The DXY (U.S. Dollar Index) is the critical variable. A weakening dollar typically lifts non-yielding assets like crypto by making them cheaper for foreign buyers and reducing the opportunity cost versus dollar-denominated bonds. Conversely, if the Fed signals it will remain restrictive longer, the DXY strengthens, and crypto faces headwinds. Current positioning suggests traders are not confident in a near-term dollar collapse - a necessary condition for a sustained crypto rally.

CPI Data and the Rate-Cut Narrative

Recent inflation prints have become the obsession. If the next CPI release disappoints to the upside (hotter than expected), the market will reprice rate-cut odds downward, likely triggering risk-off sentiment across equities and crypto. If CPI cools materially, the narrative flips: Fed cuts accelerate, liquidity expands, and alternative assets benefit. $BTC's modest daily performance reflects this binary risk.

The Treasury yield curve - particularly the 2-year / 10-year spread - is flashing caution. A flattening or inversion signals recession fears, which can paradoxically support crypto as a hedge against financial instability. But a steepening, driven by growth expectations, typically pressures risk assets near term due to rising real rates.

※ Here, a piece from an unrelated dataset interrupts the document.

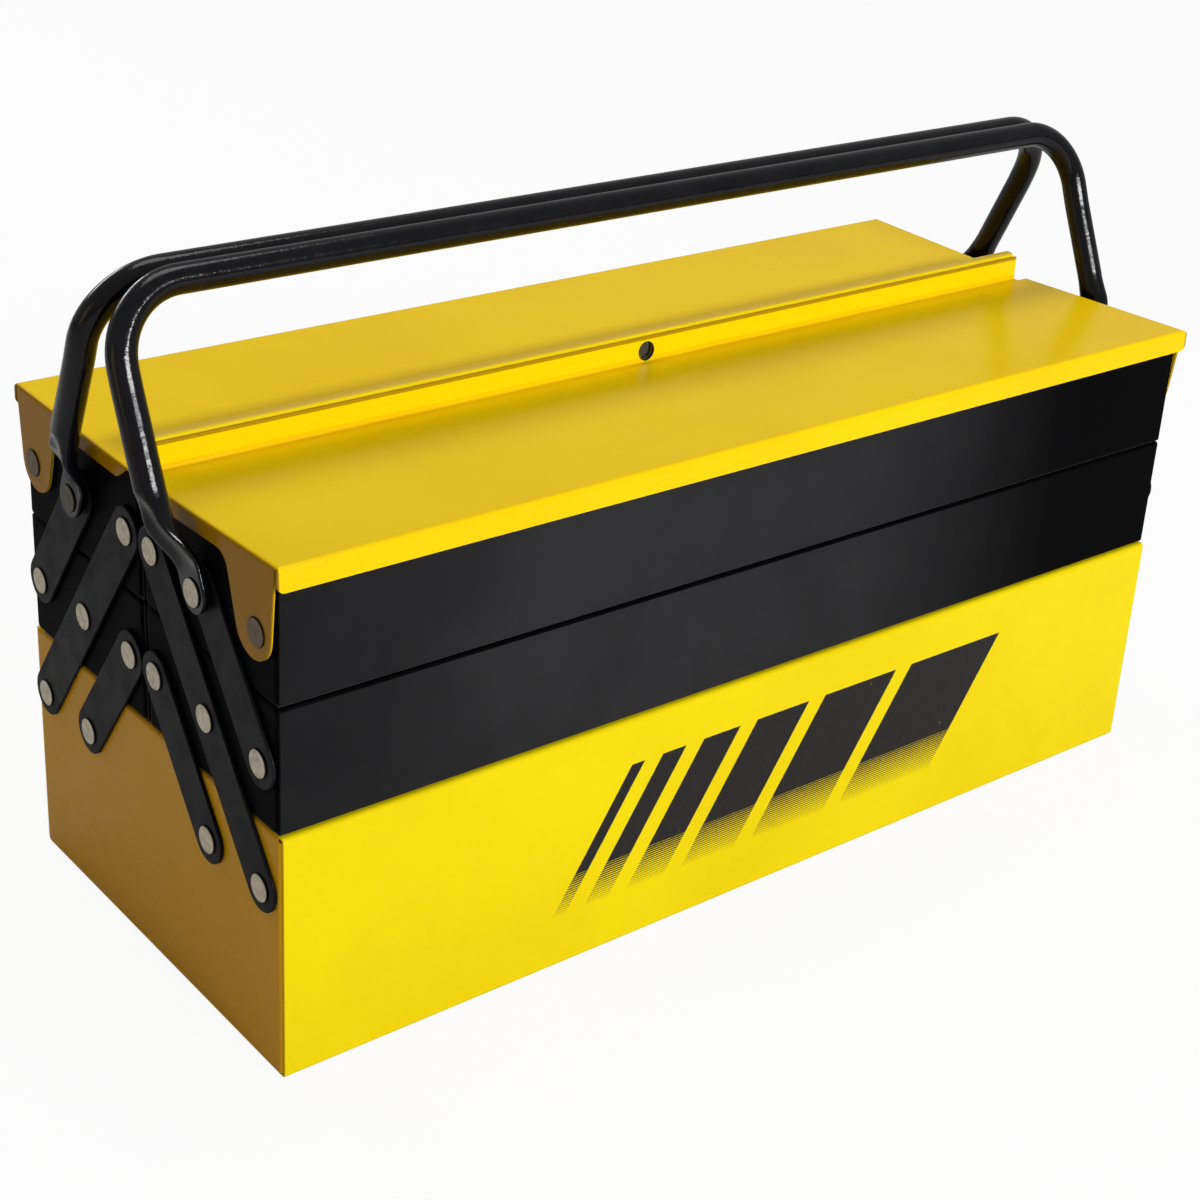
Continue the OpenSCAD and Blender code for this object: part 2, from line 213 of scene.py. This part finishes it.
# The base: a deep box folded from 1 mm steel sheet, with an end panel let in at each end and
# spot-welded behind the walls. It is stove-enamelled yellow, with an orange-peel skin, and the
# front wall carries a screen print of slanting black bars that fade out in fine lines.
def coat(name, roughness, specular, **sockets):
    """A material and its object coordinates, whole and split into x, y and z."""
    material = bpy.data.materials.new(name)
    material.use_nodes = True
    skin = material.node_tree.nodes["Principled BSDF"]
    skin.inputs["Roughness"].default_value = roughness
    skin.inputs["Specular IOR Level"].default_value = specular
    for socket, value in sockets.items():
        skin.inputs[socket.replace("_", " ")].default_value = value
    at = Wire(material.node_tree).node("ShaderNodeTexCoord", {}, {}, out="Object")
    split = at.node("ShaderNodeSeparateXYZ", {}, {0: at})
    return material, at, [split.beside(axis) for axis in "XYZ"]


def wear(material, **sockets):
    """Links wires to the named sockets of a material's shader."""
    skin = material.node_tree.nodes["Principled BSDF"]
    for socket, wire in sockets.items():
        material.node_tree.links.new(wire.socket, skin.inputs[socket.replace("_", " ")])


def dress(material, *nodes):
    """Gives the material to nodes of the frame."""
    for node in nodes:
        slots = frame["nodes"][node].data.materials
        if slots:
            slots[0] = material
        else:
            slots.append(material)


ENAMEL = (0.85, 0.68, 0.002, 1.0)
ENAMEL_THIN = (0.81, 0.62, 0.002, 1.0)
ENAMEL_SHADE = (0.56, 0.285, 0.006, 1.0)
BARE_EDGE = (0.10, 0.065, 0.03, 1.0)
INK_AND_SHADE = (0.022, 0.020, 0.020, 1.0)


def enamel(name, main, thin, roughness=0.26):
    """Yellow stove enamel: a cloudy film, orange peel, slightly wavy sheet and a few specks."""
    material, at, (x, y, z) = coat(name, roughness, 0.06)
    cloud = at.noise(9.0, 3.0, 0.55).ramp(0.35, 0.68)
    colour = cloud.tint(main, thin)
    specks = at.noise(520.0, 1.0, 0.5, 3.0).ramp(0.795, 0.83)
    colour = (specks * 0.7).tint(colour, BARE_EDGE)
    peel = at.noise(430.0, 2.0, 0.6, 1.0)
    sheet = at.noise(7.0, 1.0, 0.4, 2.0)
    smears = at.noise(38.0, 4.0, 0.6, 4.0).ramp(0.3, 0.75, roughness - 0.05, roughness + 0.07)
    wear(material, Roughness=smears, Normal=sheet.bump(0.0009, peel.bump(0.00009)))
    return material, at, (x, y, z), colour


# Painted shade: the end panels get a darker, browner copy of the yellow enamel, standing for the shade on the
# ends.
painted_shade_end_yellow, at, (x, y, z), colour = enamel("yellow_enamel_ends_painted_shade", ENAMEL_SHADE, ENAMEL_SHADE)
wear(painted_shade_end_yellow, Base_Color=colour)

BAR_FOOT, BAR_TOP, BAR_SLANT = 0.020, 0.088, 0.62
BAR_SIDES = ((-0.135, -0.128), (-0.118, -0.105), (-0.095, -0.074),
             (-0.064, -0.033), (-0.023, 0.022), (0.032, 0.092))
FADE_H, LINE_PITCH = 0.030, 0.0011
FRONT_FACE_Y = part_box("base_shell")[0].y + 0.0005

printed_yellow, at, (x, y, z), colour = enamel("yellow_enamel_printed", ENAMEL, ENAMEL_THIN)
slant = x - z * BAR_SLANT
bars = sum((slant > left) * (slant < right) for left, right in BAR_SIDES)
bars = bars * (z > BAR_FOOT) * (z < BAR_TOP) * (y < FRONT_FACE_Y)
lines = (z * (2.0 * math.pi / LINE_PITCH)).math("SINE") * 0.5 + 0.5
fade = z.ramp(BAR_FOOT, BAR_FOOT + FADE_H)
scuff = at.noise(300.0, 3.0, 0.7, 6.0).ramp(0.70, 0.78, 1.0, 0.35)
printed = bars * (lines < (fade * 1.25 - 0.12)) * scuff
wear(printed_yellow, Base_Color=printed.tint(colour, INK_AND_SHADE))

dress(printed_yellow, "base_shell")
dress(painted_shade_end_yellow, "base_end_left", "base_end_right")


# The four trays: shallower boxes folded and fixed like the base, powder-coated black. The
# coat is satin, with a painted sheen that makes it paler along the middle of the walls and darker
# at the right end, painted shade in the gap under each upper tray and a painted highlight on the
# upper trays' lower bends. The end panels are hung inside the linkage and get a darker copy of
# the coat: painted shade for the shade behind the links.
POWDER = (0.0012, 0.0011, 0.0015, 1.0)
POWDER_SHEEN = (0.0265, 0.026, 0.028, 1.0)
SEAM_HIGHLIGHT = (0.052, 0.051, 0.050, 1.0)
DEEP_PALE = (0.0035, 0.0033, 0.0038, 1.0)
UPPER_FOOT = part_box("front_upper_tray_shell")[0].z
SEAM_SHADE_H, SEAM_HIGHLIGHT_H, OUTER_WALL_Y = 0.0018, 0.0007, 0.1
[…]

Crypto's Second-Order Sensitivity

Bitcoin doesn't trade on Fed funds rates directly. It trades on the probability-weighted implications of those rates: real yields, dollar strength, equity volatility, and liquidity conditions. When the Fed signals higher-for-longer, real yields rise (nominal rates stay elevated while inflation expectations fall), making zero-yielding Bitcoin less attractive relative to Treasury bonds.